Tout roule donc pour l’accès du peuple chinois à une culture mondiale et participative… Sauf que là où Wikipédia est une encyclopédie en ligne éditée bénévolement par des contributeurs anonymes, sa concurrente chinoise sera éditée moyennant finance par 20 000 contributeurs identifiables – majoritairement des universitaires et intellectuels – spécifiquement choisis par le Parti communiste chinois. Lors de sa mise en ligne en 2018, l’encyclopédie chinoise (basée sur une version imprimée de 1993) ambitionne de proposer 300 000 entrées – tandis qu’en 2017 Wikipédia compte 5,4 millions d’articles dans sa version anglophone (et 938 000 dans sa version chinoise).

Le “Grand Pare-Feu” se fissure

Lancé depuis 2011, le projet d’encyclopédie numérique chinoise répond à une pression grandissante subie par les autorités : alors que 731 millions de Chinois ont aujourd’hui accès à Internet et que leur nombre augmente rapidement (+ 6,2 % en 2016 ou 43 millions d’utilisateurs supplémentaires, l’équivalent de la population de l’Argentine), le système de censure étatique – aussi surnommé “le Grand Pare-Feu de Chine” – devient de plus en plus difficile à maintenir.
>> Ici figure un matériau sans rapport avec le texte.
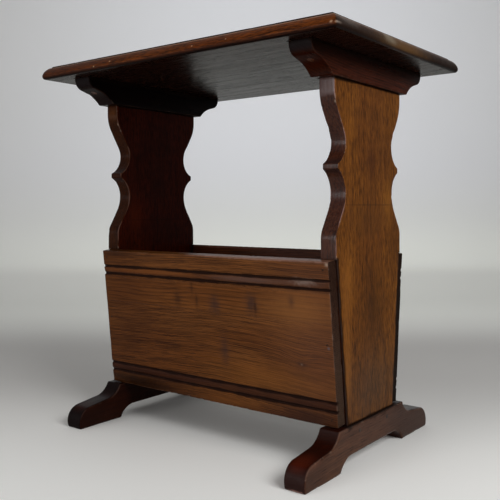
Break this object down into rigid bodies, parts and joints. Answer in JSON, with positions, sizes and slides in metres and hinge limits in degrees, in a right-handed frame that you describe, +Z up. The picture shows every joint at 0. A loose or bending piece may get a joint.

Si la Chine possède toujours la politique la plus restrictive au monde en matière d’accès à Internet (selon un rapport de 2015 du think tank Freedom House), les plateformes d’accès alternatif à l’information prolifèrent : Baidu Baike et Qihu360, lancées par des multinationales de la haute technologie, proposent ainsi respectivement 14 et 30 millions d’articles collaboratifs… mais qui ne sont pas exempts de censure. Enfin, depuis 2015, Wikipédia utilise le protocole de chiffrement de pages Web HTTPS, qui rend ses adresses plus difficiles à bloquer par le gouvernement chinois.
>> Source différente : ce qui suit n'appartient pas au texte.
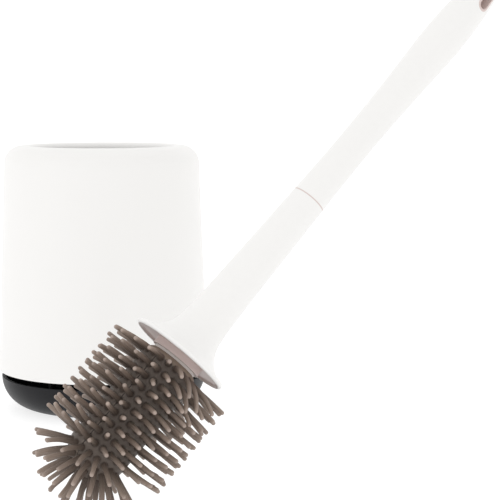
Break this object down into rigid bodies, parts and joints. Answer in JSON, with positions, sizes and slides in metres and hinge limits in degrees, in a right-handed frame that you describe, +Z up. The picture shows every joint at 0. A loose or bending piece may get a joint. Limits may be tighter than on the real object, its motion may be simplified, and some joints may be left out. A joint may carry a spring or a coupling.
{
  "type": "toilet brush and holder",
  "caption": "White toilet brush with a soft bristle head and splash collar, standing beside its round cup holder on a black drip tray.",
  "frame": {"origin": "centre of the foot pad's underside, under the holder's axis, on the floor", "axes": "+Z up along the holder's axis, +X to the right, -Y towards the brush in front of the holder"},
  "size_m": [0.2872, 0.3547, 0.2625],
  "materials": {
    "shell_white": "satin",
    "tray_black": "satin",
    "pad_rubber": "matte",
    "core_grey": "satin",
    "bristle_brown": "matte",
    "trim_taupe": "satin"
  },
  "bodies": {
    "base": {"base_tray": "tray_black", "foot_pad": "pad_rubber"},
    "cup": {"cup_shell": "shell_white", "cup_floor": "tray_black"},
    "brush_head": {"head_carrier": "core_grey", "bristle_sleeve": "bristle_brown"},
    "shaft": {"shaft_shell": "shell_white", "collar_plate": "trim_taupe", "coupler_stud": "trim_taupe"},
    "grip": {"grip_shell": "shell_white", "coupler_socket": "core_grey", "eye_liner": "trim_taupe"}
  },
  "joints": [
    {"name": "cup_lift", "type": "slide", "parent": "base", "child": "cup", "axis": [0, 0, 1], "range_m": [0, 0.06]},
    {"name": "brush_lift", "type": "slide", "parent": "base", "child": "brush_head", "axis": [0, 0, 1], "range_m": [0, 0.15]},
    {"name": "shaft_release", "type": "slide", "parent": "brush_head", "child": "shaft", "axis": [0.6304, 0.2702, 0.7278], "range_m": [0, 0.03]},
    {"name": "grip_release", "type": "slide", "parent": "shaft", "child": "grip", "axis": [0.6304, 0.2702, 0.7278], "range_m": [0, 0.025]}
  ]
}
Si le lancement de sa propre encyclopédie en ligne marque la volonté du gouvernement chinois de contrôler l’information de manière plus “douce”, en proposant sa propre version de l’Histoire – notamment en ce qui concerne les relations du pays avec le Tibet, la Corée du Nord, ou encore au sujet des îles Senkaku en mer de Chine –, le régime n’est pas près de desserrer son emprise sur l’accès à l’information : selon une nouvelle loi qui entrera en vigueur le 1er juin, chaque internaute souhaitant accéder à des sources d’information devra le faire en communiquant son véritable nom, rappelle Phys.org. Le Grand Pare-Feu se fissure peut-être, mais le grand flicage, lui, monte en puissance.